__WHAT IS BEING ASKED__
Show all lines from the listing below that contain "shown".

Rows from a dataset
§ §

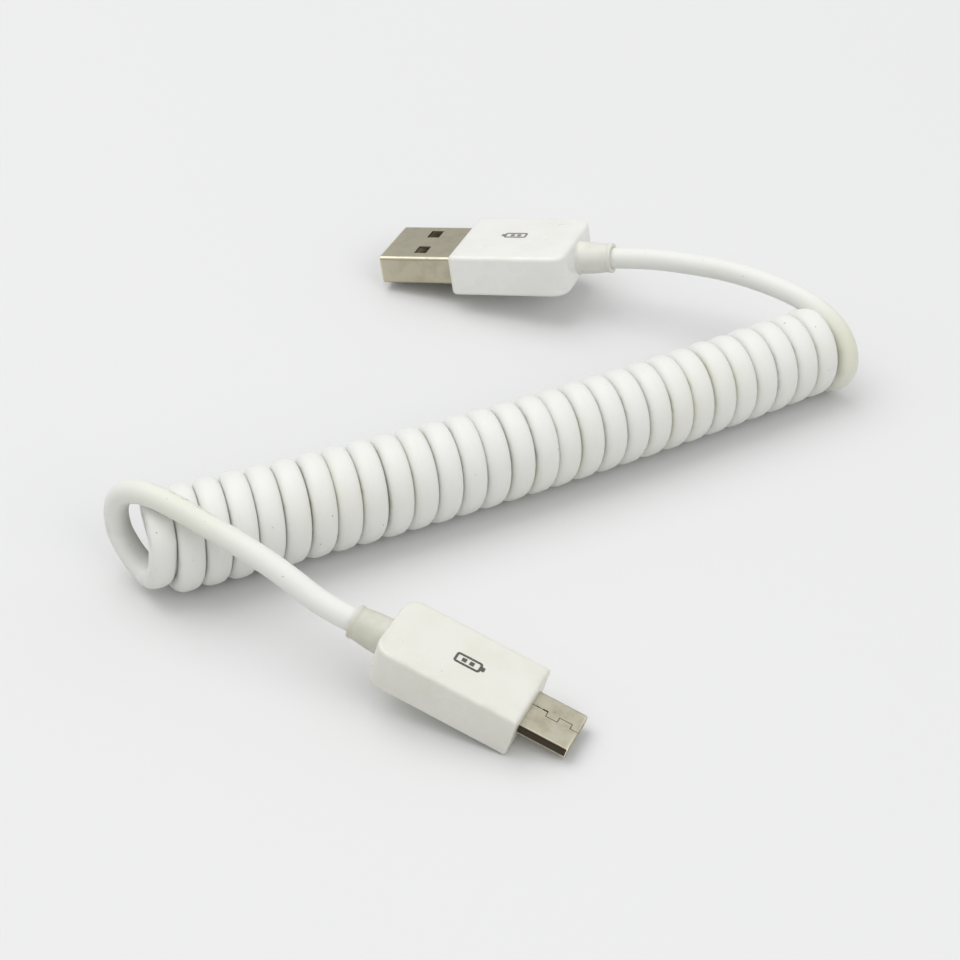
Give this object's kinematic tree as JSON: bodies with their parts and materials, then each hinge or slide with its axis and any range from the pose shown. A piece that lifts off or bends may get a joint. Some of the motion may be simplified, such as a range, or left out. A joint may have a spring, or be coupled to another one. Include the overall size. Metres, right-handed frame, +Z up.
{
  "type": "charging cable",
  "caption": "Coiled white charging cord with a USB-A plug at one end and a Micro-B plug at the other, lying on the ground with the coil closed up.",
  "frame": {"origin": "on the ground, midway between the outer limits of the two plugs", "axes": "+Z up; +Y from the Micro-B plug towards the USB-A plug; +X to the end of the coil where the USB-A lead leaves it"},
  "size_m": [0.1043, 0.1162, 0.0175],
  "materials": {
    "housing_plastic": "white moulded plastic, softly glossy, slightly yellowed",
    "relief_plastic": "off-white flexible plastic, matt",
    "cord_jacket": "off-white flexible jacket, satin, with light grime",
    "nickel_shell": "nickel-plated sheet, satin, warm grey, fine scratches",
    "can_steel": "tinned sheet, dull",
    "spring_steel": "stainless spring strip",
    "gold_contact": "gold-plated contact strip",
    "solder": "dull bright solder",
    "white_insulator": "white moulded insulator",
    "black_insulator": "black moulded insulator",
    "cover_plastic": "milky moulded cover",
    "wire_red": "red wire insulation",
    "wire_white": "white wire insulation",
    "wire_green": "green wire insulation",
    "wire_black": "black wire insulation",
    "mark_ink": "dark grey printed ink"
  },
  "bodies": {
    "cable": {"usb_shell": "nickel_shell", "usb_insulator": "white_insulator", "usb_contact_power": "gold_contact", "usb_contact_data_minus": "gold_contact", "usb_contact_data_plus": "gold_contact", "usb_contact_ground": "gold_contact", "usb_rear_shield_top": "can_steel", "usb_rear_shield_bottom": "can_steel", "usb_inner_cover": "cover_plastic", "usb_cable_clamp": "can_steel", "usb_jacket_end": "cord_jacket", "usb_wire_red": "wire_red", "usb_wire_white": "wire_white", "usb_wire_green": "wire_green", "usb_wire_black": "wire_black", "usb_solder_joints": "solder", "usb_housing": "housing_plastic", "usb_strain_relief": "relief_plastic", "usb_mark": "mark_ink", "micro_shell": "nickel_shell", "micro_insulator": "black_insulator", "micro_contact_roots": "gold_contact", "micro_latch_roots": "spring_steel", "micro_rear_shield_top": "can_steel", "micro_rear_shield_bottom": "can_steel", "micro_inner_cover": "cover_plastic", "micro_cable_clamp": "can_steel", "micro_jacket_end": "cord_jacket", "micro_wire_red": "wire_red", "micro_wire_white": "wire_white", "micro_wire_green": "wire_green", "micro_wire_black": "wire_black", "micro_solder_joints": "solder", "micro_housing": "housing_plastic", "micro_strain_relief": "relief_plastic", "micro_mark": "mark_ink", "coil": "cord_jacket", "usb_lead": "cord_jacket", "micro_lead": "cord_jacket"},
    "micro_contact_arm_1": {"micro_contact_arm_1": "gold_contact"},
    "micro_contact_arm_2": {"micro_contact_arm_2": "gold_contact"},
    "micro_contact_arm_3": {"micro_contact_arm_3": "gold_contact"},
    "micro_contact_arm_4": {"micro_contact_arm_4": "gold_contact"},
    "micro_contact_arm_5": {"micro_contact_arm_5": "gold_contact"},
    "micro_latch_arm_left": {"micro_latch_arm_left": "spring_steel"},
    "micro_latch_arm_right": {"micro_latch_arm_right": "spring_steel"}
  },
  "joints": [
    {"name": "micro_contact_1_flex", "type": "hinge", "parent": "cable", "child": "micro_contact_arm_1", "pos_m": [0.00404, -0.05377, 0.00269], "axis": [0.4115, 0.9114, 0], "range_deg": [0, 2.5], "stiffness_Nm_per_rad": 0.03},
    {"name": "micro_contact_2_flex", "type": "hinge", "parent": "cable", "child": "micro_contact_arm_2", "pos_m": [0.00431, -0.05318, 0.00269], "axis": [0.4115, 0.9114, 0], "range_deg": [0, 2.5], "stiffness_Nm_per_rad": 0.03},
    {"name": "micro_contact_3_flex", "type": "hinge", "parent": "cable", "child": "micro_contact_arm_3", "pos_m": [0.00457, -0.05259, 0.00269], "axis": [0.4115, 0.9114, 0], "range_deg": [0, 2.5], "stiffness_Nm_per_rad": 0.03},
    {"name": "micro_contact_4_flex", "type": "hinge", "parent": "cable", "child": "micro_contact_arm_4", "pos_m": [0.00484, -0.052, 0.00269], "axis": [0.4115, 0.9114, 0], "range_deg": [0, 2.5], "stiffness_Nm_per_rad": 0.03},
    {"name": "micro_contact_5_flex", "type": "hinge", "parent": "cable", "child": "micro_contact_arm_5", "pos_m": [0.00511, -0.0514, 0.00269], "axis": [0.4115, 0.9114, 0], "range_deg": [0, 2.5], "stiffness_Nm_per_rad": 0.03},
    {"name": "micro_latch_left_flex", "type": "hinge", "parent": "cable", "child": "micro_latch_arm_left", "pos_m": [0.00523, -0.05036, 0.00246], "axis": [-0.4115, -0.9114, 0], "range_deg": [0, 4.5], "stiffness_Nm_per_rad": 0.05},
    {"name": "micro_latch_right_flex", "type": "hinge", "parent": "cable", "child": "micro_latch_arm_right", "pos_m": [0.00334, -0.05455, 0.00246], "axis": [-0.4115, -0.9114, 0], "range_deg": [0, 4.5], "stiffness_Nm_per_rad": 0.05}
  ]
}
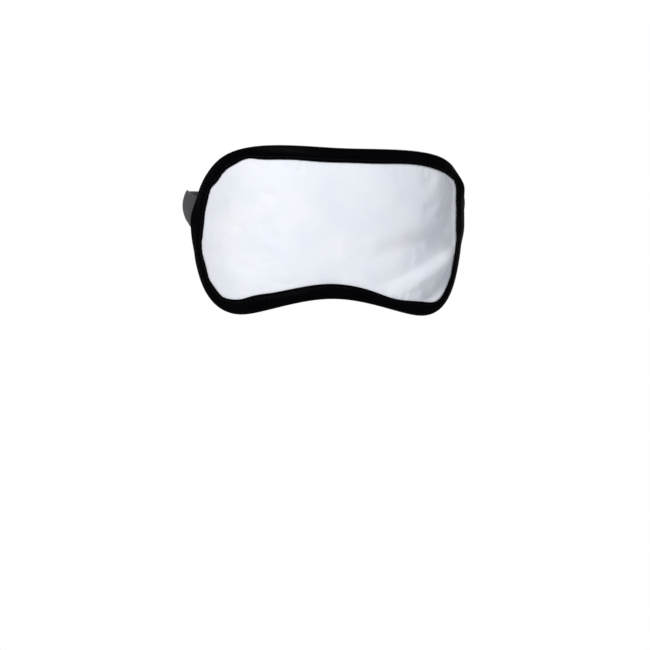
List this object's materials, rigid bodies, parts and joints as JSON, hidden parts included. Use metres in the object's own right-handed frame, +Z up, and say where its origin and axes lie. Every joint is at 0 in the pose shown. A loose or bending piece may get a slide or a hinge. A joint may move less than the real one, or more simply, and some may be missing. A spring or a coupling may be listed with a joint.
{
  "type": "sleep mask",
  "caption": "Padded eye mask curved as worn, with a bound edge and an elastic head strap whose slider moves along it to set the length.",
  "frame": {"origin": "middle of the wearer's head at the pad's mid-height, 98 mm behind the middle of the pad", "axes": "+Z up along the head, -Y the way the wearer looks and out of the white front, +X towards the strap's ring"},
  "size_m": [0.177, 0.1977, 0.0999],
  "materials": {
    "white_satin": "smooth white satin",
    "foam": "soft foam and wadding",
    "black_lining": "brushed knit",
    "black_satin": "satin bias tape",
    "grey_elastic": "woven elastic",
    "black_thread": "sewing thread",
    "black_plastic": "moulded acetal"
  },
  "bodies": {
    "mask": {"front_panel": "white_satin", "foam_core": "foam", "back_lining": "black_lining", "edge_binding": "black_satin", "binding_thread_front": "black_thread", "binding_thread_back": "black_thread", "strap_long": "grey_elastic", "strap_short": "grey_elastic", "strap_return": "grey_elastic", "bartack_pad_left": "black_thread", "bartack_pad_right": "black_thread", "bartack_ring": "black_thread", "strap_ring": "black_plastic"},
    "slider": {"strap_slider": "black_plastic", "strap_end_loop": "grey_elastic", "bartack_slider": "black_thread"}
  },
  "joints": [
    {"name": "slider_slide", "type": "slide", "parent": "mask", "child": "slider", "axis": [1, 0, 0], "range_m": [-0.028, 0.01], "deforming": ["strap_return"]}
  ]
}
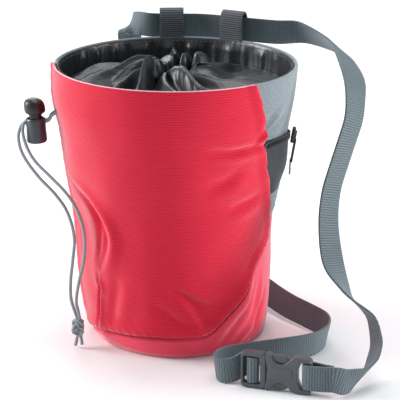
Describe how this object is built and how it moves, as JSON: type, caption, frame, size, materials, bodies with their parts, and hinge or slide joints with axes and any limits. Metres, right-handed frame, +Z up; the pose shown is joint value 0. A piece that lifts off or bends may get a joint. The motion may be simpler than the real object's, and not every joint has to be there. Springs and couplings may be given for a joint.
{
  "type": "climbing chalk bag",
  "caption": "Round tapered climbing chalk bag with a gathered drawstring collar, a side zip pocket, a cord lock and a waist belt with a side release buckle.",
  "frame": {"origin": "middle of the flat underside that the bag stands on", "axes": "+Z up, -Y to the bag's front, +Y to its two belt loops, +X to the zip pocket"},
  "size_m": [0.2237, 0.1762, 0.1857],
  "materials": {
    "ribbed_red_cloth": "matt, fine level ribs",
    "plain_red_cloth": "matt plain weave",
    "melange_cloth": "matt mottled weave",
    "pocket_cloth": "matt",
    "slate_nylon": "soft sheen",
    "black_webbing": "woven",
    "grey_webbing": "woven",
    "grey_plastic": "satin",
    "black_plastic": "glossy",
    "lock_plastic": "soft gloss",
    "grey_cord": "braided"
  },
  "bodies": {
    "bag": {"front_panel": "ribbed_red_cloth", "side_back_panel": "melange_cloth", "base_panel": "plain_red_cloth", "pocket_panel": "pocket_cloth", "pocket_zip": "black_webbing", "zip_slider": "black_plastic", "zip_pull_loop": "grey_cord", "rim_lining": "slate_nylon", "drawstring_collar": "slate_nylon", "belt_loop_left": "black_webbing", "belt_loop_right": "black_webbing", "waist_belt": "grey_webbing", "buckle_plug": "grey_plastic", "buckle_socket": "grey_plastic", "cord_lock_body": "lock_plastic", "drawstring_outer": "grey_cord", "drawstring_inner": "grey_cord", "drawstring_knot": "grey_cord"},
    "button": {"cord_lock_button": "black_plastic"}
  },
  "joints": [
    {"name": "button_press", "type": "slide", "parent": "bag", "child": "button", "axis": [0.034, 0.0079, -0.9994], "range_m": [0, 0.003], "stiffness_N_per_m": 60, "springref_m": -0.006}
  ]
}
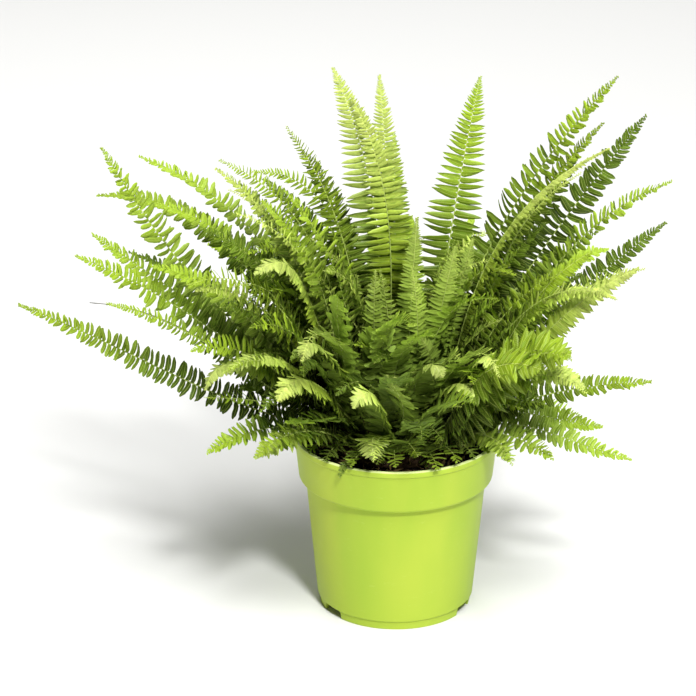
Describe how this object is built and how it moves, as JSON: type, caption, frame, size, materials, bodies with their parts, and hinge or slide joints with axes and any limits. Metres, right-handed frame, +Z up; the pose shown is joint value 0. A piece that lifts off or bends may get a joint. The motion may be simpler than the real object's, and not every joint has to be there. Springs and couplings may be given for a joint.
{
  "type": "potted fern",
  "caption": "Boston fern with arching feathery fronds rising from one clump, in a lime green plastic grow pot filled with soil.",
  "frame": {"origin": "under the middle of the plant's box, on the surface that the pot stands on", "axes": "+Z up, +X to the viewer's right along the widest spread of the fronds, +Y away from the viewer"},
  "size_m": [0.5288, 0.373, 0.4602],
  "materials": {
    "pot": "satin",
    "soil": "matte",
    "crown": "matte",
    "runner": "matte",
    "leaf_young": "satin",
    "leaf": "satin",
    "leaf_old": "satin"
  },
  "bodies": {
    "root": {"crown": "crown", "frond_back_01": "leaf", "frond_back_02": "leaf", "frond_back_03": "leaf", "frond_back_04": "leaf_old", "frond_back_05": "leaf", "frond_back_06": "leaf", "frond_back_07": "leaf", "frond_back_08": "leaf", "frond_back_09": "leaf_young", "frond_back_10": "leaf_old", "frond_back_11": "leaf", "frond_back_12": "leaf", "frond_back_13": "leaf", "frond_front_01": "leaf_young", "frond_front_02": "leaf", "frond_front_03": "leaf_young", "frond_front_04": "leaf_young", "frond_front_05": "leaf", "frond_left_01": "leaf", "frond_left_02": "leaf", "frond_left_03": "leaf", "frond_left_04": "leaf", "frond_left_05": "leaf", "frond_left_06": "leaf", "frond_left_07": "leaf", "frond_left_08": "leaf_young", "frond_left_09": "leaf_old", "frond_left_10": "leaf_young", "frond_left_11": "leaf_young", "frond_left_12": "leaf", "frond_left_13": "leaf_old", "frond_left_14": "leaf_young", "frond_left_15": "leaf_young", "frond_left_16": "leaf", "frond_middle_01": "leaf", "frond_middle_02": "leaf", "frond_middle_03": "leaf_young", "frond_middle_04": "leaf", "frond_middle_05": "leaf", "frond_middle_06": "leaf_young", "frond_middle_07": "leaf_young", "frond_middle_08": "leaf_young", "frond_right_01": "leaf", "frond_right_02": "leaf", "frond_right_03": "leaf_old", "frond_right_04": "leaf_old", "frond_right_05": "leaf", "frond_right_06": "leaf_old", "frond_right_07": "leaf_young", "frond_right_08": "leaf_young", "frond_right_09": "leaf_young", "frond_right_10": "leaf", "frond_right_11": "leaf", "frond_right_12": "leaf", "frond_right_13": "leaf", "pot": "pot", "runner_back": "runner", "runner_left": "runner", "soil": "soil"}
  },
  "joints": []
}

§ §

__THE OUTPUT__
Give this object's kinematic tree as JSON: bodies with their parts and materials, then each hinge or slide with its axis and any range from the pose shown. A piece that lifts off or bends may get a joint. Some of the motion may be simplified, such as a range, or left out. A joint may have a spring, or be coupled to another one. Include the overall size. Metres, right-handed frame, +Z up.
List this object's materials, rigid bodies, parts and joints as JSON, hidden parts included. Use metres in the object's own right-handed frame, +Z up, and say where its origin and axes lie. Every joint is at 0 in the pose shown. A loose or bending piece may get a slide or a hinge. A joint may move less than the real one, or more simply, and some may be missing. A spring or a coupling may be listed with a joint.
Describe how this object is built and how it moves, as JSON: type, caption, frame, size, materials, bodies with their parts, and hinge or slide joints with axes and any limits. Metres, right-handed frame, +Z up; the pose shown is joint value 0. A piece that lifts off or bends may get a joint. The motion may be simpler than the real object's, and not every joint has to be there. Springs and couplings may be given for a joint.
Describe how this object is built and how it moves, as JSON: type, caption, frame, size, materials, bodies with their parts, and hinge or slide joints with axes and any limits. Metres, right-handed frame, +Z up; the pose shown is joint value 0. A piece that lifts off or bends may get a joint. The motion may be simpler than the real object's, and not every joint has to be there. Springs and couplings may be given for a joint.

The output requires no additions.